Reeling in to today, as a mother of boys, I hope to do half as good my parents. They instilled in me a sense of independence, self-reliance and a strong work ethic. Nothing is out of reach with work and dedication. My father is an example of rural perseverance, starting his own business in a community of 2000 people and to this day has more business than he has time.
Today, I watched my son stride happily and confidently into preschool, hang up his Case IH book bag and blue rain jacket and march methodically to the sink after the PreK teacher instructed him to wash his hands. I wanted to be that umbrella mother and hang his coat and straighten his book bag, but learning comes with figuring it out on your own, with ‘guidance’ from others. Currently, he wants to be a cement truck driver, but very much enjoys his farm days with daddy.

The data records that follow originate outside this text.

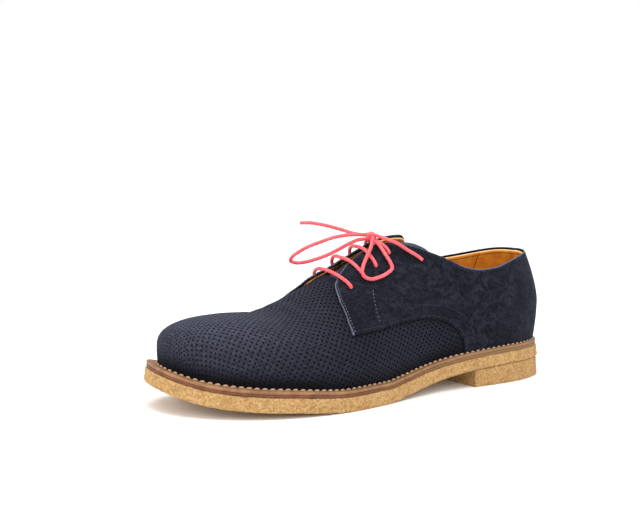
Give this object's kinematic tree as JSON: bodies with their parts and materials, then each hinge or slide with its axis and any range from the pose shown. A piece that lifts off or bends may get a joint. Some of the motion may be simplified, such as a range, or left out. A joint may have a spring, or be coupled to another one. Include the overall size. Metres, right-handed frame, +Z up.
{
  "type": "derby shoe",
  "caption": "Left derby shoe in perforated dark suede with open lacing tied in a bow, a beaded welt, and a crepe sole with a low block heel.",
  "frame": {"origin": "centre of the bounding box's underside, on the floor, measured without the bow", "axes": "+X from heel to toe, +Y to the shoe's outer side, which is the left, and +Z up"},
  "size_m": [0.2998, 0.1075, 0.1091],
  "materials": {
    "crepe": "rough golden-tan crumb, matt",
    "dark_leather": "reddish-brown cut edge",
    "welt_leather": "light brown, beaded along its edge",
    "sock_leather": "smooth warm tan",
    "suede": "dark navy suede, soft nap, vamp perforated all over",
    "suede_edge": "pale grey folded suede edge",
    "thread": "navy stitching thread",
    "waxed_lace": "coral red round lace, slight wax sheen"
  },
  "bodies": {
    "root": {"heel_block": "crepe", "outsole": "crepe", "midsole": "dark_leather", "welt": "welt_leather", "insole": "sock_leather", "upper": "suede", "tongue": "suede", "lace_bar_1": "waxed_lace", "lace_bar_2": "waxed_lace", "lace_bar_3": "waxed_lace", "lace_rise_outer": "waxed_lace", "lace_rise_inner": "waxed_lace", "lace_knot": "waxed_lace", "lace_loop_outer": "waxed_lace", "lace_loop_inner": "waxed_lace", "lace_end_outer": "waxed_lace", "lace_end_inner": "waxed_lace"}
  },
  "joints": []
}
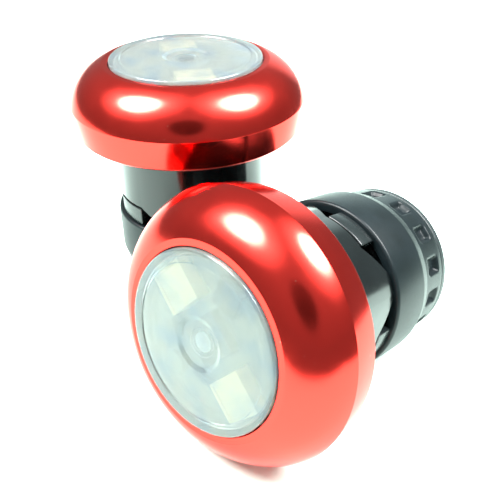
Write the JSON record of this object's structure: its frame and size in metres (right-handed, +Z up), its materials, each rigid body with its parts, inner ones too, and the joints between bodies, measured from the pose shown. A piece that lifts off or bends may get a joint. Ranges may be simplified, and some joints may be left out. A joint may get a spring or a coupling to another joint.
{
  "type": "bar end light plugs",
  "caption": "Pair of push-button LED handlebar end plugs with a red crowned metal bezel, milky lens, black neck and cam-squeezed rubber tail sleeve.",
  "frame": {"origin": "on the ground under the middle of the pair's bounding box, with one plug standing on its tail and the other lying in front of it", "axes": "+Z up, along the standing plug towards its lens; -Y towards the side that the lying plug's lens faces"},
  "size_m": [0.0454, 0.0558, 0.0325],
  "materials": {
    "red_anodised": "bright anodised",
    "lens_clear": "milky polycarbonate, polished outside and frosted inside",
    "silicone_grey": "matt",
    "housing_black": "polished mould",
    "oring_rubber": "matt",
    "cam_black": "satin mould",
    "sleeve_rubber": "matt with a fine bloom",
    "cap_black": "fine spark texture",
    "screw_steel": "zinc plated",
    "insert_brass": "turned",
    "board_white": "solder mask",
    "led_package": "yellow phosphor in a white case",
    "switch_black": "moulded",
    "switch_white": "moulded",
    "chip_black": "moulded epoxy",
    "resistor_black": "glazed ceramic",
    "contact_nickel": "nickel plated spring strip",
    "cell_steel": "drawn and polished"
  },
  "bodies": {
    "standing_housing_group": {"standing_housing": "housing_black", "standing_flange_oring": "oring_rubber", "standing_threaded_insert": "insert_brass", "standing_anchor_screw": "screw_steel", "standing_screw_washer": "screw_steel", "standing_circuit_board": "board_white", "standing_led_upper": "led_package", "standing_led_lower": "led_package", "standing_switch_case": "switch_black", "standing_driver_chip": "chip_black", "standing_chip_resistors": "resistor_black", "standing_board_screws": "screw_steel", "standing_contact_plate": "contact_nickel", "standing_front_cell": "cell_steel", "standing_rear_cell": "cell_steel", "standing_cell_spring": "contact_nickel", "standing_negative_strip": "contact_nickel"},
    "standing_seal_group": {"standing_lens_seal": "silicone_grey"},
    "standing_bezel_group": {"standing_bezel": "red_anodised"},
    "standing_lens_group": {"standing_lens": "lens_clear"},
    "standing_plunger_group": {"standing_switch_plunger": "switch_white"},
    "standing_tail_group": {"standing_end_cap": "cap_black", "standing_expander_sleeve": "sleeve_rubber"},
    "standing_cam_group": {"standing_cam_ring": "cam_black"},
    "lying_housing_group": {"lying_housing": "housing_black", "lying_flange_oring": "oring_rubber", "lying_threaded_insert": "insert_brass", "lying_anchor_screw": "screw_steel", "lying_screw_washer": "screw_steel", "lying_circuit_board": "board_white", "lying_led_upper": "led_package", "lying_led_lower": "led_package", "lying_switch_case": "switch_black", "lying_driver_chip": "chip_black", "lying_chip_resistors": "resistor_black", "lying_board_screws": "screw_steel", "lying_contact_plate": "contact_nickel", "lying_front_cell": "cell_steel", "lying_rear_cell": "cell_steel", "lying_cell_spring": "contact_nickel", "lying_negative_strip": "contact_nickel"},
    "lying_seal_group": {"lying_lens_seal": "silicone_grey"},
    "lying_bezel_group": {"lying_bezel": "red_anodised"},
    "lying_lens_group": {"lying_lens": "lens_clear"},
    "lying_plunger_group": {"lying_switch_plunger": "switch_white"},
    "lying_tail_group": {"lying_end_cap": "cap_black", "lying_expander_sleeve": "sleeve_rubber"},
    "lying_cam_group": {"lying_cam_ring": "cam_black"}
  },
  "joints": [
    {"name": "lying_lift", "type": "slide", "parent": "standing_housing_group", "child": "lying_housing_group", "axis": [0, 0, 1], "range_m": [0, 0.08]},
    {"name": "standing_bezel_turn", "type": "hinge", "parent": "standing_seal_group", "child": "standing_bezel_group", "pos_m": [-0.00815, 0.01328, 0.0267], "axis": [0, 0, 1], "range_deg": [0, 1260]},
    {"name": "standing_bezel_travel", "type": "slide", "parent": "standing_housing_group", "child": "standing_seal_group", "axis": [0, 0, 1], "range_m": [0, 0.0035]},
    {"name": "standing_lens_press", "type": "slide", "parent": "standing_seal_group", "child": "standing_lens_group", "axis": [0, 0, -1], "range_m": [0, 0.00025], "stiffness_N_per_m": 6000},
    {"name": "standing_switch_press", "type": "slide", "parent": "standing_housing_group", "child": "standing_plunger_group", "axis": [0, 0, -1], "range_m": [0, 0.00025]},
    {"name": "standing_tail_twist", "type": "hinge", "parent": "standing_housing_group", "child": "standing_tail_group", "pos_m": [-0.00815, 0.01328, 0.0057], "axis": [0, 0, 1], "range_deg": [0, 21]},
    {"name": "standing_cam_slide", "type": "slide", "parent": "standing_tail_group", "child": "standing_cam_group", "axis": [0, 0, -1], "range_m": [0, 0.00242], "deforming": ["standing_expander_sleeve"]},
    {"name": "lying_bezel_turn", "type": "hinge", "parent": "lying_seal_group", "child": "lying_bezel_group", "pos_m": [-0.00169, -0.01625, 0.0144], "axis": [-0.6631, -0.7211, 0.2009], "range_deg": [0, 1260]},
    {"name": "lying_bezel_travel", "type": "slide", "parent": "lying_housing_group", "child": "lying_seal_group", "axis": [-0.6631, -0.7211, 0.2009], "range_m": [0, 0.0035]},
    {"name": "lying_lens_press", "type": "slide", "parent": "lying_seal_group", "child": "lying_lens_group", "axis": [0.6631, 0.7211, -0.2009], "range_m": [0, 0.00025], "stiffness_N_per_m": 6000},
    {"name": "lying_switch_press", "type": "slide", "parent": "lying_housing_group", "child": "lying_plunger_group", "axis": [0.6631, 0.7211, -0.2009], "range_m": [0, 0.00025]},
    {"name": "lying_tail_twist", "type": "hinge", "parent": "lying_housing_group", "child": "lying_tail_group", "pos_m": [0.01224, -0.00111, 0.01019], "axis": [-0.6631, -0.7211, 0.2009], "range_deg": [0, 21]},
    {"name": "lying_cam_slide", "type": "slide", "parent": "lying_tail_group", "child": "lying_cam_group", "axis": [0.6631, 0.7211, -0.2009], "range_m": [0, 0.00242], "deforming": ["lying_expander_sleeve"]}
  ],
  "couplings": [
    {"joint": "standing_bezel_travel", "follows": "standing_bezel_turn", "m_per_rad": 0.00015915},
    {"joint": "standing_switch_press", "follows": "standing_lens_press", "ratio": 1},
    {"joint": "standing_cam_slide", "follows": "standing_tail_twist", "m_per_rad": 0.0066117},
    {"joint": "lying_bezel_travel", "follows": "lying_bezel_turn", "m_per_rad": 0.00015915},
    {"joint": "lying_switch_press", "follows": "lying_lens_press", "ratio": 1},
    {"joint": "lying_cam_slide", "follows": "lying_tail_twist", "m_per_rad": 0.0066117}
  ]
}
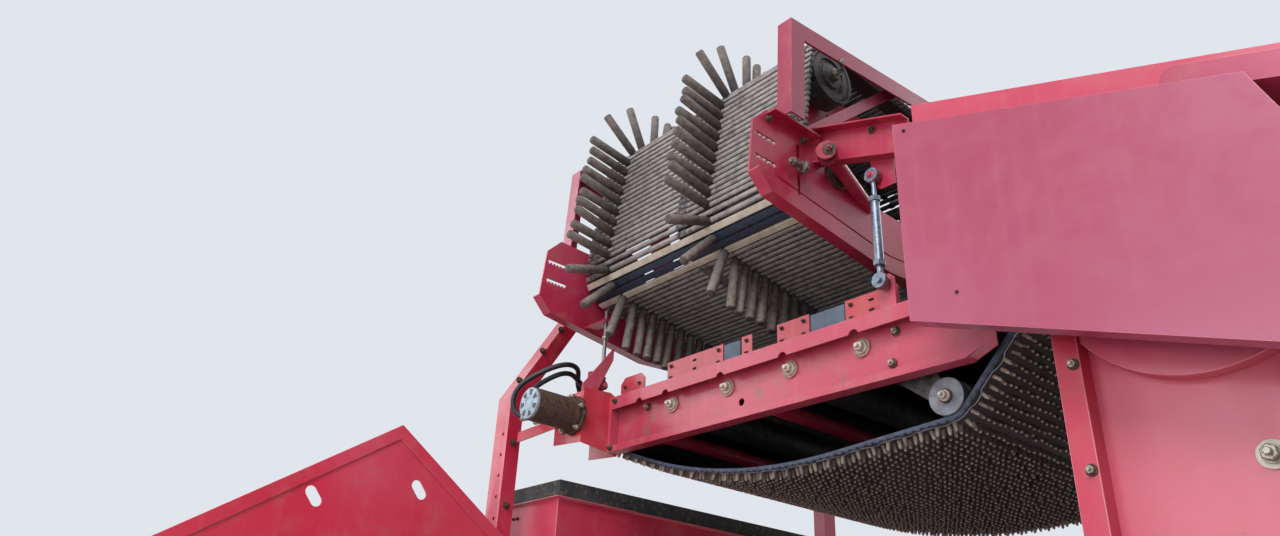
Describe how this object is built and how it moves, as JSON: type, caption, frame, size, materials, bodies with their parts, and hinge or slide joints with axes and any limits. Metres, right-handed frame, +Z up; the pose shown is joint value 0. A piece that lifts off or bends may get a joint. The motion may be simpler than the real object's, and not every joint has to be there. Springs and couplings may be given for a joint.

So what’s this got to do with VALOR (after all, I’m just rambling and this is an agricultural leadership blog)?! I was instructed during VALOR orientation by a VALOR graduate to start blogging; it will be your homework! Sharing your story, or a piece of it, connects you with your reader. And by being a part of VALOR, you will HAVE a story. So as the good student I hope to be, I’m sitting here less than a day after Seminar I, staring at a Word doc and trying to ‘blog’ (this type of promptness is not my normal, my husband can attest. Our kid misses the bus, I’m late for work, I get the vehicle inspected AFTER the sticker runs out, the list goes on). 4-H visits will pick up and the calendar will continue to fill…
Something else I learned this weekend at VALOR orientation was the definition of change, and how it happens:
“We cannot learn something new until what we know is being challenged”.
So what I’d like, or what I hope, to receive from my participation from VALOR is simple:
I want to learn. I want to be challenged and challenge someone else’s learning too. There will be casting, reeling, lack of balance and lurching all along the way, but the end result will be the best catch of all.
I’m not sure why I started this blog with fishing lingo – I’m no fisherwoman by any means-I don’t have the patience-but I dream about having a prawn farm someday. Reel it in, Kari…(squirrel!)
What I expect from my participation in VALOR is to learn, to share, to fellowship together with my class to enrich all of our lives and be advocates for agriculture. Until my next post, I will consume a bathtub full of coffee, survive on less than 6 hours’ sleep a night and chase two half-naked boys –outside, in the rain, through the mud – and harvest fall crops. Eat your Brussels sprouts!
You made me cry, I couldn’t be prouder (is that a word?)